Neill Blomkamp has expressed interest in returning to the world of Elysium. The filmmaker burst on the scene in 2009 with District 9, which earned rave reviews, $210 million at the box office and a Best Picture nomination on a $30 million budget. Unfortunately, his follow-up, the Matt Damon-starring Elysium, is less well-regarded. He's previously opened up about the film's problems and taken ownership of them, particularly how he was too enamored with the concept of class structure obliquely presented by a space ring distracted focus from the complete picture.
That idea of proving and developing concepts is at the core of his new enterprise, Oats Studios. The filmmaking lab, which is currently releasing its Volume 1 series of shorts, is a way for the director to play with various high-concepts and realize them in twenty-minute films that could - should they prove popular with the audience - be made into full features.
When Screen Rant talked with Blomkamp recently to discuss Oats, we asked him if he felt Elysium would have benefitted from a similar approach. The director definitely seemed to think so, and admitted that he was still interested in exploring the core idea, possibly in a future movie:
"Elysium is more something I feel like I could have done better. I think that if you were to take something like Elysium and play with it inside a setting like this you probably would hone it - you would end up, I think, with something well thought through and that has all of the thematic elements that I wanted. I still love the set up to Elysium. The idea of the separation of class warfare presented with this space ring is incredibly appealing to me and I would love to go back and make another movie in the world of Elysium because it's compelling. I just think I can do a better job in setting up what the themes are more clearly and what the character's motivations are. I can do it better, I think."
The alternate, honed version of Elysium is very much the selling point of Oats, which reveals a lot about Blomkamp's current view of film development, echoed by his suggestion of making another film in that world. He certainly seemed keen to re-explore that concept despite all the new ideas emerging from Oats, although how feasible that would be is unclear. It'd be unlikely for TriStar to greenlight a sequel, but Blomkamp getting the rights to fund a related work through Oats is similarly tricky. For now, it may have to remain a pure concept.

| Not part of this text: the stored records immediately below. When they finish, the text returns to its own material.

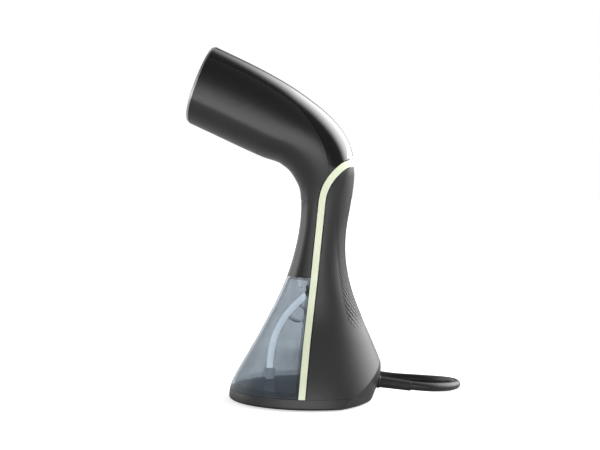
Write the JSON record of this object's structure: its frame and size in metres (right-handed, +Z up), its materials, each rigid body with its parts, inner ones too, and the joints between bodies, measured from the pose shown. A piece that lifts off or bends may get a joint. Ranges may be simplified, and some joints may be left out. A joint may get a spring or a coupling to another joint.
{
  "type": "handheld garment steamer",
  "caption": "Handheld garment steamer: angled steam head on a curved neck, smoked removable water tank in a flared base, pale trim strip, trigger and mains lead.",
  "frame": {"origin": "centre of the base's footprint, on the surface it stands on", "axes": "+Z up, -X the way the steam head faces, +X the way the lead leaves, Y=0 the plane of symmetry"},
  "size_m": [0.2185, 0.3205, 0.2817],
  "materials": {
    "cover_gloss": "gloss black",
    "panel_satin": "satin black",
    "housing_charcoal": "textured charcoal",
    "trim_cream": "pale green cream, satin",
    "tank_smoke": "clear smoked plastic",
    "silicone_pale": "translucent silicone",
    "silicone_smoke": "translucent smoked silicone",
    "rubber_black": "matt",
    "cord_black": "satin PVC",
    "plate_metal": "brushed",
    "cast_metal": "die cast",
    "steel": "plated",
    "copper_coil": "enamelled winding",
    "inner_grey": "moulded",
    "inner_white": "moulded",
    "board_green": "solder mask",
    "light_guide": "frosted",
    "weight_grey": "sintered filter"
  },
  "bodies": {
    "housing": {"foot_tray": "housing_charcoal", "base_plate": "housing_charcoal", "rubber_feet": "rubber_black", "base_screws": "steel", "grip_cover": "housing_charcoal", "trim_strip": "trim_cream", "top_cover": "cover_gloss", "left_shell": "panel_satin", "right_shell": "panel_satin", "neck_floor": "inner_grey", "bulkhead": "inner_grey", "trigger_pin": "steel", "trigger_spring": "steel", "microswitch": "inner_grey", "indicator_ring": "light_guide", "button_switch": "inner_grey", "button_spring": "steel", "steam_plate": "plate_metal", "plate_seal": "rubber_black", "heater_block": "cast_metal", "chamber_lid": "cast_metal", "lid_screws": "steel", "heater_terminals": "steel", "thermostat": "inner_white", "thermal_fuse": "inner_white", "pump_body": "inner_white", "pump_coil": "copper_coil", "pump_head": "inner_white", "steam_hose": "silicone_pale", "inlet_hose": "silicone_pale", "coupling_socket": "inner_grey", "control_board": "board_green", "board_parts": "inner_grey", "board_screws": "steel", "strain_relief": "rubber_black", "cord_clamp": "inner_grey", "inner_lead": "cord_black", "power_cord": "cord_black", "cord_hank": "cord_black", "cord_tie": "rubber_black", "plug_body": "cord_black", "plug_tail": "cord_black", "plug_blades": "steel"},
    "trigger": {"trigger": "panel_satin"},
    "switch_lever": {"switch_lever": "steel"},
    "power_button": {"power_button": "cover_gloss"},
    "tank": {"water_tank": "tank_smoke", "outlet_valve": "inner_grey", "vent_nozzle": "inner_white", "suction_tube": "silicone_pale", "filter_weight": "weight_grey"},
    "filler_plug": {"filler_plug": "silicone_smoke"},
    "pump_piston": {"pump_piston": "steel"}
  },
  "joints": [
    {"name": "trigger_pull", "type": "hinge", "parent": "housing", "child": "trigger", "pos_m": [-0.03297, 0, 0.19983], "axis": [0, -1, 0], "range_deg": [0, 3.5], "stiffness_Nm_per_rad": 0.5, "springref_deg": -5.73},
    {"name": "lever_press", "type": "hinge", "parent": "housing", "child": "switch_lever", "pos_m": [0.00096, 0, 0.18099], "axis": [0, -1, 0], "range_deg": [0, 8.2]},
    {"name": "button_press", "type": "slide", "parent": "housing", "child": "power_button", "axis": [-1, 0, 0], "range_m": [0, 0.001], "stiffness_N_per_m": 400, "springref_m": -0.001},
    {"name": "tank_pull", "type": "slide", "parent": "housing", "child": "tank", "axis": [-1, 0, 0], "range_m": [0, 0.07]},
    {"name": "filler_pull", "type": "slide", "parent": "tank", "child": "filler_plug", "axis": [0, 1, 0], "range_m": [0, 0.014]},
    {"name": "piston_stroke", "type": "slide", "parent": "housing", "child": "pump_piston", "axis": [0, 0, 1], "range_m": [-0.0015, 0.0015], "stiffness_N_per_m": 300}
  ],
  "couplings": [
    {"joint": "lever_press", "follows": "trigger_pull", "ratio": 2.3}
  ]
}
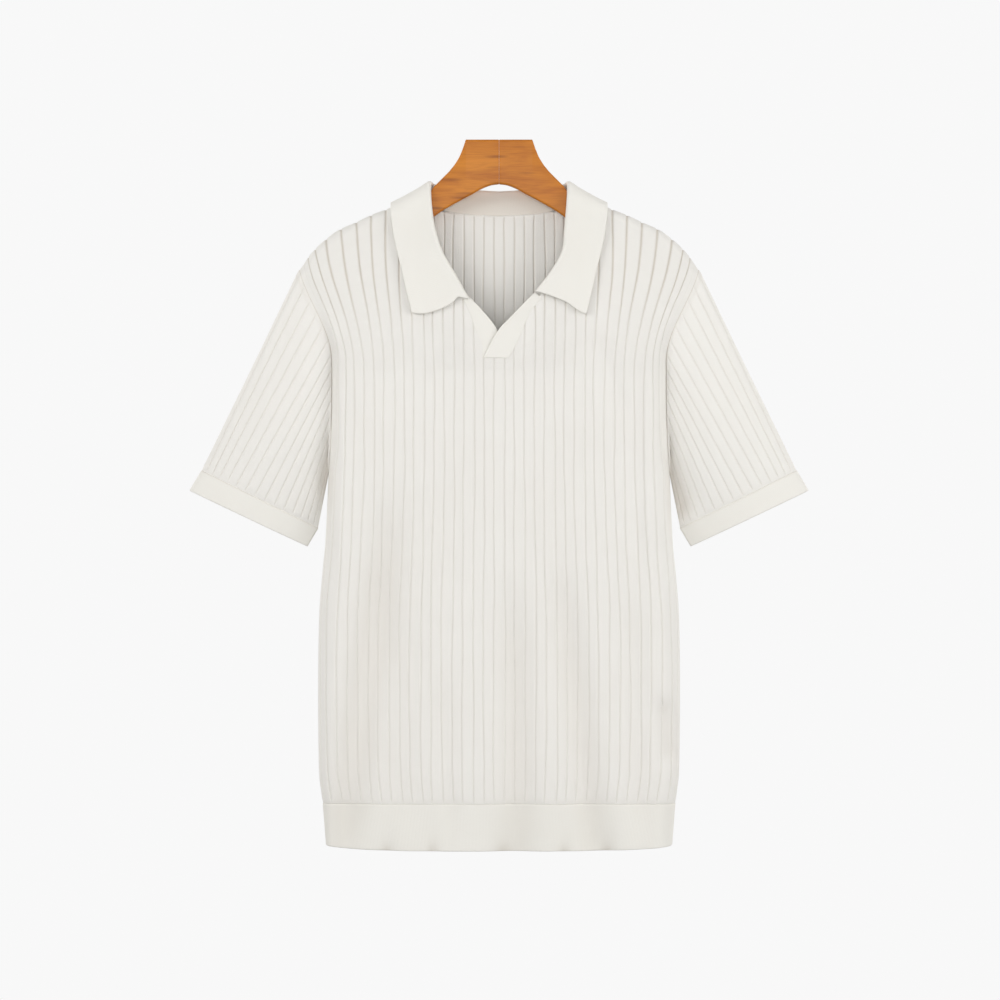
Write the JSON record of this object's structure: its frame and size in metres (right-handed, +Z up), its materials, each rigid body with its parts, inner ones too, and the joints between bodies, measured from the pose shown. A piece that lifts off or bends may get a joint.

In the same conversation, we also discussed Chappie, Blomkamp's follow-up to Elysium that was met with even weaker reviews and tepid box office attention. The director recently said the film's backlash was unbelievably painful, although he was keen to point out his problems with that experience were very different to what happened on the previous film:
"Just to clear that up. Chappie was never something that I said I would have done differently. It was actually the opposite with Chappie. It's that despite everything negative that happened with that film I will stand by the way that I made it. For me as the creator of it, I feel did exactly I had in my head. Whether I deserved criticism for it or not, I feel like I got it right."
He'd made similar suggestions previously, but in the wake of those previous comments seemed keen to clarify that he was personally still happy with the film and that the disappointment came from its reaction and what that meant. We went on to talk about the film's re-evaluation among some audiences, and how he felt about that:
"I mean I hope that happens. I obviously have absolutely no control over how the audiences respond to anything I make, but I know as an artist making the piece that I feel like either did what I had I had and I stuck true to it and I got it the way I wanted to, or I didn't. And I know that I feel like Chappie was done in the way I wanted it to be done. That means if audiences come around to it and people begin to respond to it then I would love that. I'm all for that. I can't control what happens."
Whether or not Chappie gets a full reappraisal is unclear, but given the strength and reaction to the latest Oats work, it won't be too long until Blomkamp's back behind the camera of a full feature.